**AIM**
Reproduce the complete listing without any deviation.

**Records that describe objects**
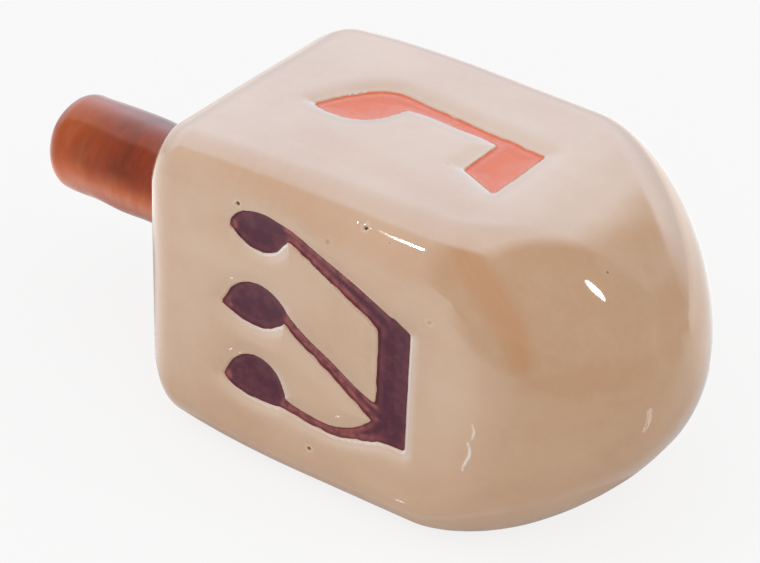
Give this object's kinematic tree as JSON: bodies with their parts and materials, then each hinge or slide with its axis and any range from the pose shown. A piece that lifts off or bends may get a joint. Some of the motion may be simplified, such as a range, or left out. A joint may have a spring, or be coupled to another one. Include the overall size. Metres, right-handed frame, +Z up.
{
  "type": "dreidel",
  "caption": "Large glazed earthenware spinning top: square body with soft edges, domed nose and a cylindrical peg handle, lying on one of its faces.",
  "frame": {"origin": "on the surface the body lies on, under the middle of the whole length", "axes": "+X along the spin axis from the handle to the nose, +Z up out of the upper face, +Y towards the back face"},
  "size_m": [0.1428, 0.064, 0.064],
  "materials": {
    "clear_glazed_bisque": "pale tan earthenware under a clear glossy glaze, with soft brushed variation",
    "joint_cement": "pale matt slip wiped smooth",
    "amber_glaze": "amber brown glossy glaze with darker streaks across the peg",
    "coral_glaze": "coral orange glaze in the recessed game marks of two faces",
    "plum_glaze": "plum purple glaze in the recessed game marks of the other two faces"
  },
  "bodies": {
    "root": {"body": "clear_glazed_bisque", "joint_bed": "joint_cement", "handle": "amber_glaze"}
  },
  "joints": []
}
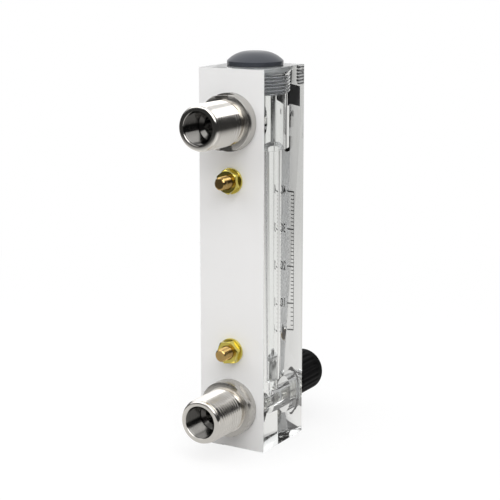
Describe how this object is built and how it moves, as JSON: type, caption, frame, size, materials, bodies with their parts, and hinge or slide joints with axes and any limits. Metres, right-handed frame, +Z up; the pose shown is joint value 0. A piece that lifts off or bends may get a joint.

**EXERCISE ANSWER**
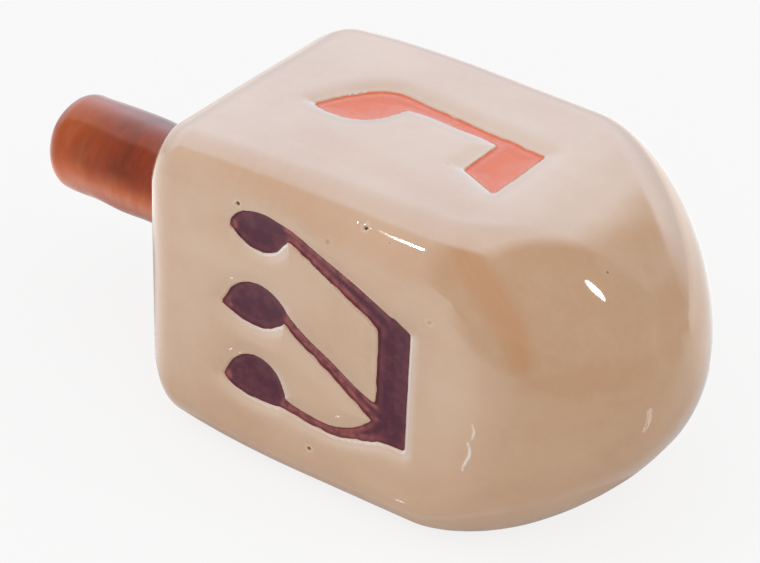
Give this object's kinematic tree as JSON: bodies with their parts and materials, then each hinge or slide with its axis and any range from the pose shown. A piece that lifts off or bends may get a joint. Some of the motion may be simplified, such as a range, or left out. A joint may have a spring, or be coupled to another one. Include the overall size. Metres, right-handed frame, +Z up.
{
  "type": "dreidel",
  "caption": "Large glazed earthenware spinning top: square body with soft edges, domed nose and a cylindrical peg handle, lying on one of its faces.",
  "frame": {"origin": "on the surface the body lies on, under the middle of the whole length", "axes": "+X along the spin axis from the handle to the nose, +Z up out of the upper face, +Y towards the back face"},
  "size_m": [0.1428, 0.064, 0.064],
  "materials": {
    "clear_glazed_bisque": "pale tan earthenware under a clear glossy glaze, with soft brushed variation",
    "joint_cement": "pale matt slip wiped smooth",
    "amber_glaze": "amber brown glossy glaze with darker streaks across the peg",
    "coral_glaze": "coral orange glaze in the recessed game marks of two faces",
    "plum_glaze": "plum purple glaze in the recessed game marks of the other two faces"
  },
  "bodies": {
    "root": {"body": "clear_glazed_bisque", "joint_bed": "joint_cement", "handle": "amber_glaze"}
  },
  "joints": []
}
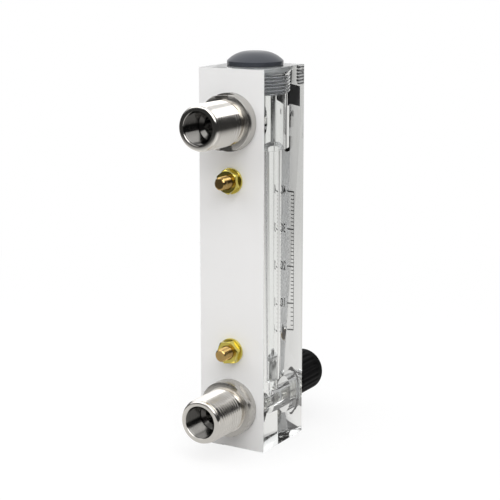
Describe how this object is built and how it moves, as JSON: type, caption, frame, size, materials, bodies with their parts, and hinge or slide joints with axes and any limits. Metres, right-handed frame, +Z up; the pose shown is joint value 0. A piece that lifts off or bends may get a joint.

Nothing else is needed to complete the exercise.